His views of the issue will soon be published in the University of Cincinnati Law Review. A draft of the article is available online. As Cupp admits in the article, however, not granting chimpanzees and other animals personhood does mean that they are "still property" in the eyes of the law.
If the New York court eventually does issue an "order to show cause" pursuant to the writ of habeas corpus, a hearing would take place, as it did in Hercules and Leo's case, which would shift the burden of proof from the NhRP to those currently holding the chimps captive. Then, if the owners cannot justify the legality of their detainment of the chimps, the court could rule that Kiko and Tommy are legal persons with the right to bodily liberty and offer "relief," which might mean transferring the chimps to a sanctuary.
If the owners cannot prove the legality of their detainment of the chimps, the court could then offer "relief," which might mean transferring the chimps to a sanctuary. Such a ruling would likely serve as precedent for other parties to seek habeas corpus relief for other chimpanzees in New York and could lead to similar rulings in other states.
A potential complication in the New York case has to do with the current location and status of Tommy. In 2016, various media outlets including The Dodo reported that Tommy was donated to the DeYoung Family Zoo in Wallace, Michigan, in September 2015.
Brittany Peet, director of captive animal law enforcement for PETA Foundation, told Seeker that New York State Department of Agriculture and Markets records provide evidence that the donation occurred. Representatives for the zoo, which is seasonal and reopens this year on May 1, have claimed to be unfamiliar with any chimpanzee named Tommy and have not confirmed his existence.
PETA filed a complaint against the zoo in 2016, which suggests that, even though the plaintiffs deny having a chimp named Tommy, they do "have a chimpanzee" that is then referred to as "Chimpanzee number 2" as well as a chimp called "Louie." PETA even issued a petition, urging that the zoo retire their chimpanzees to a reputable sanctuary.

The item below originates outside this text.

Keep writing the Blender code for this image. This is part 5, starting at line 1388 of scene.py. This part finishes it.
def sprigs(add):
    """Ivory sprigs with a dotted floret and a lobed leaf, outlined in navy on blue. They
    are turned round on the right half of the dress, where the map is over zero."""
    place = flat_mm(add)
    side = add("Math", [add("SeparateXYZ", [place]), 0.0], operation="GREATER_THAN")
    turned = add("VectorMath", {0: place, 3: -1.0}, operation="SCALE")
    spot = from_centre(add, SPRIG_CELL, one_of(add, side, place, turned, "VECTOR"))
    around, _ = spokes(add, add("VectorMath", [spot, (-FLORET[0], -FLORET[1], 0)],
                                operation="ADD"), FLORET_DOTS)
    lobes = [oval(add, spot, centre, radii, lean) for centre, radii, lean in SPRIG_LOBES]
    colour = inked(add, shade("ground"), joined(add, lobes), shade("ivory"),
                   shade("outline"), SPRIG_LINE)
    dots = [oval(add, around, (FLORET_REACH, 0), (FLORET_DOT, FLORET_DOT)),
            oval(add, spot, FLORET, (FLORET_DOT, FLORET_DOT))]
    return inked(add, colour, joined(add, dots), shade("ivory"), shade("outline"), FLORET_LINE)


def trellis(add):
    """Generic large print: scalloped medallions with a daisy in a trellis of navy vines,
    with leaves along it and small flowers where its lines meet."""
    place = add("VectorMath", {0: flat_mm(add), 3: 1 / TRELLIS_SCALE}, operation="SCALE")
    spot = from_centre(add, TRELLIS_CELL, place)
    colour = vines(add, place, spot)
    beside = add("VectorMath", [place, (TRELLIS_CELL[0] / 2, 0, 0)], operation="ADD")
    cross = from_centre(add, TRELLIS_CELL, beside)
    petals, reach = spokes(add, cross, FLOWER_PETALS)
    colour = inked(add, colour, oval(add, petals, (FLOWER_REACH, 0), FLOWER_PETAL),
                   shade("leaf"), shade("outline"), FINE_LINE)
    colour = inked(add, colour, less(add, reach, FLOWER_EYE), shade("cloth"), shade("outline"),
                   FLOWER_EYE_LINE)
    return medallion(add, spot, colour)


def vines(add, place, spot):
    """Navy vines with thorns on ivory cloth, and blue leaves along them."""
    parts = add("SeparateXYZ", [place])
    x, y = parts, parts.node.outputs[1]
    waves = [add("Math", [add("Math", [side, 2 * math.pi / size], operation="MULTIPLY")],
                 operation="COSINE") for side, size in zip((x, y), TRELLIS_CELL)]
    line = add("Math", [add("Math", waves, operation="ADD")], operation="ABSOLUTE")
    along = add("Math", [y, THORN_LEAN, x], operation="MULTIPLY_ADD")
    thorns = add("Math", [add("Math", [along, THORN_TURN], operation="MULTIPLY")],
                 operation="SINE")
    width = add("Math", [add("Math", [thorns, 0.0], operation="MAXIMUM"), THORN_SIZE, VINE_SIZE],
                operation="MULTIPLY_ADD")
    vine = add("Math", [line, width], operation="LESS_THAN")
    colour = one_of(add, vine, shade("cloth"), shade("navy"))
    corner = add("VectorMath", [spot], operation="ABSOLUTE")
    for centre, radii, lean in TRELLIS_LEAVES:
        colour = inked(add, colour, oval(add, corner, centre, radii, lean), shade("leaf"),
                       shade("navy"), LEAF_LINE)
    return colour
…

The number-2 terminology is a stark reminder of what can happen when animals become nameless property. Death records often follow suit, which could mean that if Tommy did die, his name — and therefore the loss of him as a unique individual — might never be known.

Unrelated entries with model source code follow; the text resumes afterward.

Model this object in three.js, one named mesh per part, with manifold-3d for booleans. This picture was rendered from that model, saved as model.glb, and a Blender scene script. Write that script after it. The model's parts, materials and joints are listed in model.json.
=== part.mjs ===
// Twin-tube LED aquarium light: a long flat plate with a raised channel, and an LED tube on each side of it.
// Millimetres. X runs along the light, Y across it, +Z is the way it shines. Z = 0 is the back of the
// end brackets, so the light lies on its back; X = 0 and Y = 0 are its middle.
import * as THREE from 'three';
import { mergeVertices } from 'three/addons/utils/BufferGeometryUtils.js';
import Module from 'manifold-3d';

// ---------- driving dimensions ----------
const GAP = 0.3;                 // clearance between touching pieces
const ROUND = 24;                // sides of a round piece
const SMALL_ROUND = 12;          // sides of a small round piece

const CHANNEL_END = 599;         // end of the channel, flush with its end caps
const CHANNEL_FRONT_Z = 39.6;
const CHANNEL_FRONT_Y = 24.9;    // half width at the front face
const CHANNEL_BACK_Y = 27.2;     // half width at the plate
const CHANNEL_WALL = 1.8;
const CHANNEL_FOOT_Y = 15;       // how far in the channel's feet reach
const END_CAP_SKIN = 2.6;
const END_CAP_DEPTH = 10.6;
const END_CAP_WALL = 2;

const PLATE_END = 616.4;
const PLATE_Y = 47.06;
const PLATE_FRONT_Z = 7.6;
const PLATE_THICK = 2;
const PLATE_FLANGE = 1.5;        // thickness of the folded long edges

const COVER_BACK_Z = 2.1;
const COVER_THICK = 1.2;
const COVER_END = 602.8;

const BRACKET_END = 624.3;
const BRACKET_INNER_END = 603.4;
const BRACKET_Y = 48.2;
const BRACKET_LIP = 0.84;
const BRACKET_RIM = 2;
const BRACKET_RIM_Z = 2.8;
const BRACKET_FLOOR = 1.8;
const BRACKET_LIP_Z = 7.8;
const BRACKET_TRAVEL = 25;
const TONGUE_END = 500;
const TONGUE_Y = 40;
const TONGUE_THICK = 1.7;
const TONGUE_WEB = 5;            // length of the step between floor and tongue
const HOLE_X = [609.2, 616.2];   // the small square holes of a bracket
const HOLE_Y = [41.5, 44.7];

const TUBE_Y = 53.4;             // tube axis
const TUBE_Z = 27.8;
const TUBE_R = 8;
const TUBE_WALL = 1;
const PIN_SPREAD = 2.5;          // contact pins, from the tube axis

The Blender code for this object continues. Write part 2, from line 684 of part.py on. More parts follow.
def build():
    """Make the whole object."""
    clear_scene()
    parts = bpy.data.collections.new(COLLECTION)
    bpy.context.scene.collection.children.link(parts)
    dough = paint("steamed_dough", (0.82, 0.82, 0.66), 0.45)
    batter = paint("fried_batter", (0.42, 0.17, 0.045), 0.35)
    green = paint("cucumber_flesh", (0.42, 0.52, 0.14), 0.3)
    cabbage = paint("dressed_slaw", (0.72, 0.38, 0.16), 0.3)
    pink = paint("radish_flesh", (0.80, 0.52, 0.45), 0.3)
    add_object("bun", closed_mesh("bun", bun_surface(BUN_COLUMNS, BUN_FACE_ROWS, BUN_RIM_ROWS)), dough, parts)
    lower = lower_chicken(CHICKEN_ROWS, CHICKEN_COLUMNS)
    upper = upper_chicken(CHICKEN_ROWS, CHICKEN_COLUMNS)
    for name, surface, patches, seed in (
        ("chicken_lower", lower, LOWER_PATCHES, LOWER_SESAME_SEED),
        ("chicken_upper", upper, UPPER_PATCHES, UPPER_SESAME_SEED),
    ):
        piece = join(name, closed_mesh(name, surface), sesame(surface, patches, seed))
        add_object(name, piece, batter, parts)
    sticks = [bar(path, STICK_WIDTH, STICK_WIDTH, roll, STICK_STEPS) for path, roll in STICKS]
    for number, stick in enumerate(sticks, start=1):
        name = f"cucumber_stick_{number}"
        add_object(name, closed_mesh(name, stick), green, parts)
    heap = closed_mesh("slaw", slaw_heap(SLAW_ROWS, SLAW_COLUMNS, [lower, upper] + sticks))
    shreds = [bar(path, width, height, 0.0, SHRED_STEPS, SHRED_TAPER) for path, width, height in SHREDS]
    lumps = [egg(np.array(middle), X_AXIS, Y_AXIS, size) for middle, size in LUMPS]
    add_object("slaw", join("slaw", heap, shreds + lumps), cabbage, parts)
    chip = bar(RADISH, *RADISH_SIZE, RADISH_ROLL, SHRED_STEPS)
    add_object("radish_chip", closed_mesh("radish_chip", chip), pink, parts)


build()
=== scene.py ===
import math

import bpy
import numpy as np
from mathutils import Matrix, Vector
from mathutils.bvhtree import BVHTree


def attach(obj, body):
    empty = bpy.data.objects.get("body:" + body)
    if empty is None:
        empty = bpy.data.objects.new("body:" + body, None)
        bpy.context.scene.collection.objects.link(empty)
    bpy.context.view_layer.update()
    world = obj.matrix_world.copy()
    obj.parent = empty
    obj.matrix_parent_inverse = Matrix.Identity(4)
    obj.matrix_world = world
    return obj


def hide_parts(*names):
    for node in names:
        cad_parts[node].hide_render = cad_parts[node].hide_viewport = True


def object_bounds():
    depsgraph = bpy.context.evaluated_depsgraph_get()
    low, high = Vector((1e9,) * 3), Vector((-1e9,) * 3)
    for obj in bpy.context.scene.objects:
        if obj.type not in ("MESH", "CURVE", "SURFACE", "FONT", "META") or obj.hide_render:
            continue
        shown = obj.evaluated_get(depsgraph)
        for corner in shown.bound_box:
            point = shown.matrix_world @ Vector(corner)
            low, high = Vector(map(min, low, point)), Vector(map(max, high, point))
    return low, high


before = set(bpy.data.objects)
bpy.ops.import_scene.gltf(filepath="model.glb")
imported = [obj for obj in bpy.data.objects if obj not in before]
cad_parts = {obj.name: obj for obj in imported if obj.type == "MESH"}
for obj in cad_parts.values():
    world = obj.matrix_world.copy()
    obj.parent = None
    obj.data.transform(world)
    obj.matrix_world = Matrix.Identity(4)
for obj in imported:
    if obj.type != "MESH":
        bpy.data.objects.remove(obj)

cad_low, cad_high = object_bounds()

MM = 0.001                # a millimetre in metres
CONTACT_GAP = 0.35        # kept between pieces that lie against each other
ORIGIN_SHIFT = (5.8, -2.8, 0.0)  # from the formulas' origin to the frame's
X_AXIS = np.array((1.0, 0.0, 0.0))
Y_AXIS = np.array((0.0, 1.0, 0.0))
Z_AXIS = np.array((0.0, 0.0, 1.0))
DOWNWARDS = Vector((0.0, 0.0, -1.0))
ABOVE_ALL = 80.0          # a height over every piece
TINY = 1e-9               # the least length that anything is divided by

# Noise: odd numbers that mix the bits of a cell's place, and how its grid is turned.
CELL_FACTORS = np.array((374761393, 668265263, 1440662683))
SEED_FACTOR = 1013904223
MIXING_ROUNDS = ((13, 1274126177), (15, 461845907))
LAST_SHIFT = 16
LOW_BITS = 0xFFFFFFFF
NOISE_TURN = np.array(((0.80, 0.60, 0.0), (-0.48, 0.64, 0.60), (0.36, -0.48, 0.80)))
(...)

Wise, however, said, "We have a strong basis for believing Tommy is alive and still in New York."
If that is the case, his condition remains unknown.
As for Kiko, NhRP believes that he is now in a cage in a cement storefront attached to a home in a residential area of Niagra Falls, New York. Whatever one thinks of this unusual arrangement, no welfare law appears to have been violated with the confinement of Kiko and Tommy.
"But this does not mean that their conditions of life are morally acceptable as they currently stand," Peña-Guzmán said.